The other thing to consider with Power BI Premium is it comes with 100 terabytes of storage underneath the hood of that premium node and so you can take full advantage of that storage space with Power BI dataflows.
We’ve created a dataflow and how we’ve got to use that data in our reports. The dataflow itself is not a dataset. That’s a very important distinction. The dataset is a semantic model on top of data, Power BI dataflows and a dataflow created in the system is the data. Its schema ties data and we still have to create a dataset. To do that, we jump over to Power BI Desktop, and if we go to Power BI Desktop one of the things we’ll see as an option. If I go to Get Data, I will now see Power BI Dataflows listed there.
After signing in to the preview connector. I will get a list of different workspaces that I have available to me and I will see the one that we created, which is this Account and Sales, and then I can choose the actual entities that I want to grab.
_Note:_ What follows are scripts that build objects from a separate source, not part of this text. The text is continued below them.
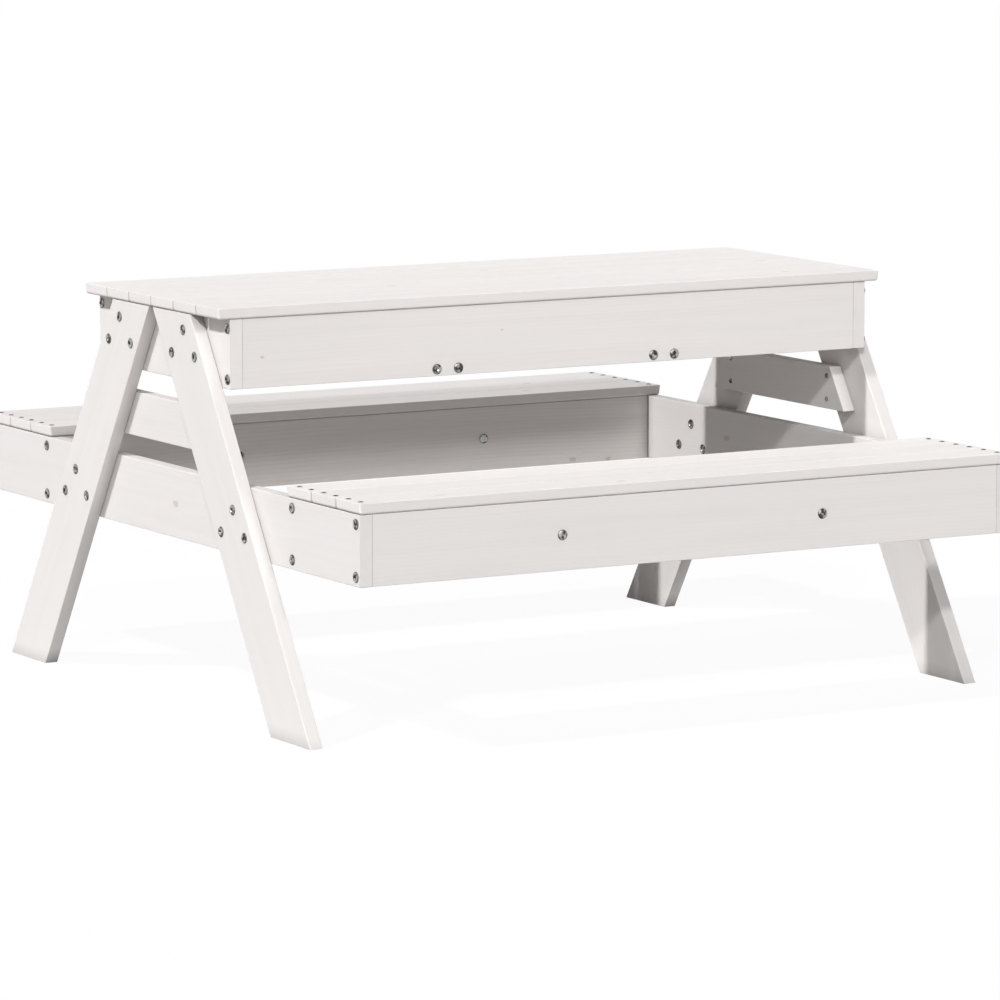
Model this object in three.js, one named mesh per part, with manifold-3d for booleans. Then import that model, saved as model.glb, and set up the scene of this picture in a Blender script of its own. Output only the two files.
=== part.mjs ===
// Low picnic table for children, with benches on both long sides and a sand tray under its lift-off top.
// Every wooden piece is a planed board with eased edges, screwed or bolted to its neighbours.
// Millimetres. X runs along the tabletop, Y from the front bench to the back bench, Z is up.
// The origin is on the ground, under the middle of the table.

import * as THREE from 'three';
import { mergeVertices } from 'three/addons/utils/BufferGeometryUtils.js';
import Module from 'manifold-3d';

const wasm = await Module();
wasm.setup();

// Boards
const BOARD_THICKNESS = 18;
const BOARD_WIDTH = 90; // legs, aprons, end boards and bench boards
const NARROW_WIDTH = 58; // braces, tray rails and lid battens
const PLANK_WIDTH = 62.5;
const PLANK_THICKNESS = 14;
const PLANK_GAP = 1.5;
const EDGE_EASE = 1.8; // radius worked on the edges of every board
const EASE_STEPS = 3;
const JOINT_GAP = 0.3; // between faces that meet

// Top and tray
const TOP_PLANKS = 6;
const TOP_LENGTH = 1000;
const TOP_END_PROUD = 0.5; // the planks end just past the outer faces of the legs
const TOP_SIDE_OVERHANG = 4.5;
const LID_BATTEN_INSET = 200; // from the ends of the planks to a batten's middle
const LID_CLEARANCE = 3; // between a batten's ends and the long aprons
const TRAY_FLOOR_THICKNESS = 9;
const GROOVE_DEPTH = 6;
const RAIL_PLACE_SHARE = 0.341; // of half the length over the aprons

// Heights, as a stack from the ground
const GROUND_CLEARANCE = 215; // under the lower frame
const BRACE_GAP = 30.5; // above and below a brace

// Benches
const SEAT_PLANKS = 3;
const BENCH_SPACING = 689; // clear between the two inner bench boards
const SEAT_INNER_OVERHANG = 3.5;
const SEAT_OUTER_OVERHANG = 2.5;
const SEAT_END_PROUD = 0.5;
const CROSS_BOARD_PLACE_SHARE = 0.401; // of half the length over the end boards

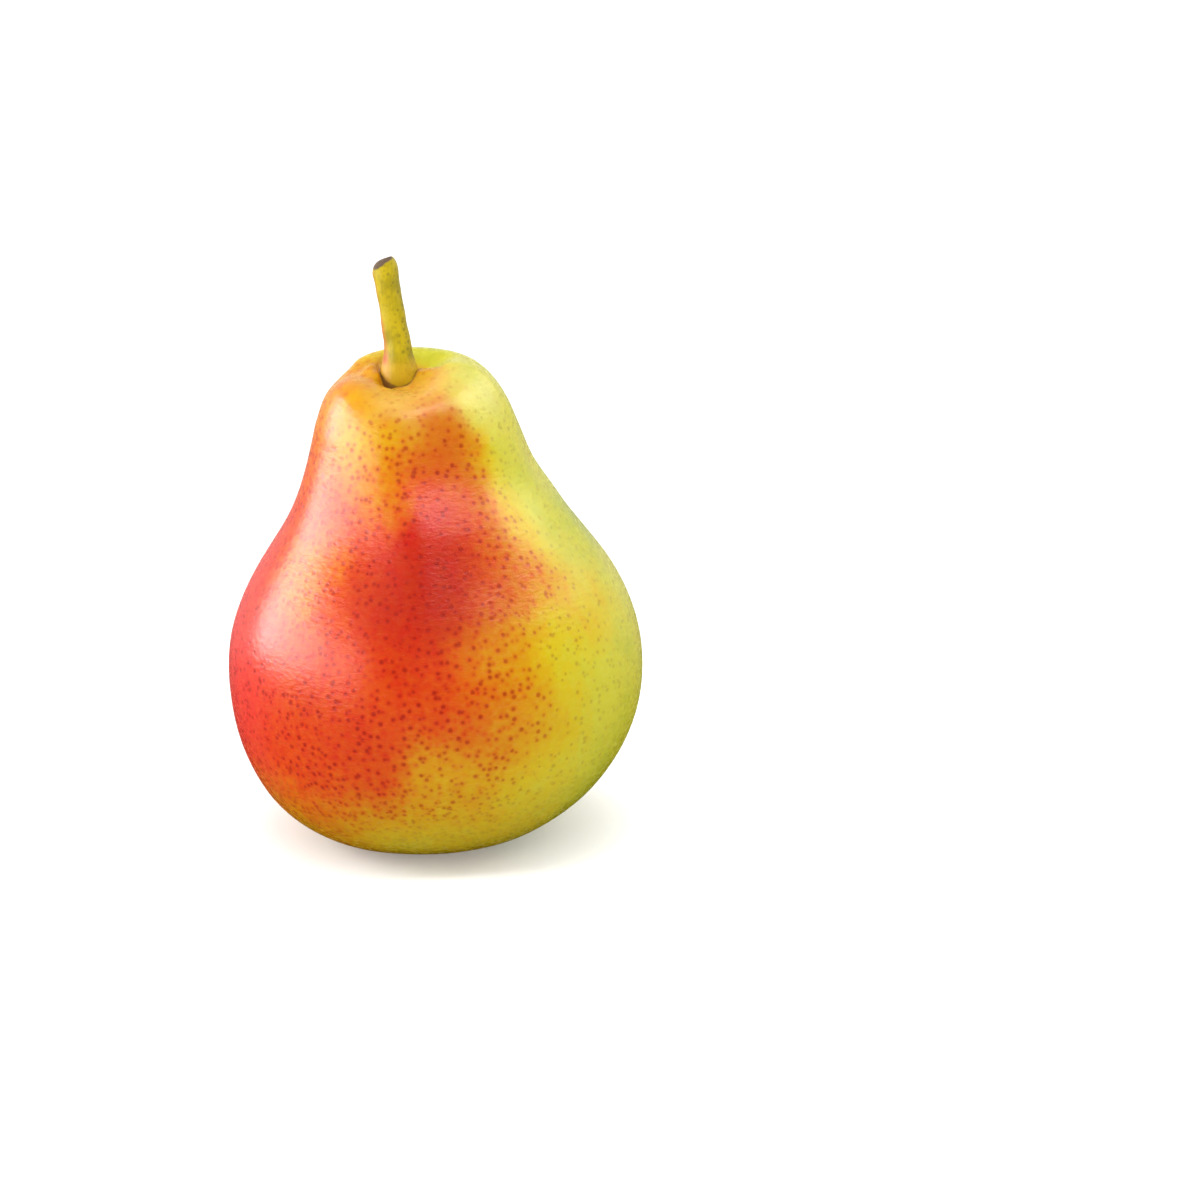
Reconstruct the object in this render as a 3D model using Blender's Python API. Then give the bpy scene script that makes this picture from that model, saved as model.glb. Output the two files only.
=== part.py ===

We’ll go ahead and do that and then you can further edit these items inside of the power query of Power BI Desktop if you choose Edit or we can just go and hit Load.
When we do that, this is going to pull that data inside a Power BI Desktop.
At this point, we can create our data model and our reports on top of that and then publish this to the Power BI service.
Pretty easy that is how you can create a dataset and get that up into the Power BI service to take advantage of the entities inside of a dataflow. That’s how we can create dataflows inside of the Power BI service.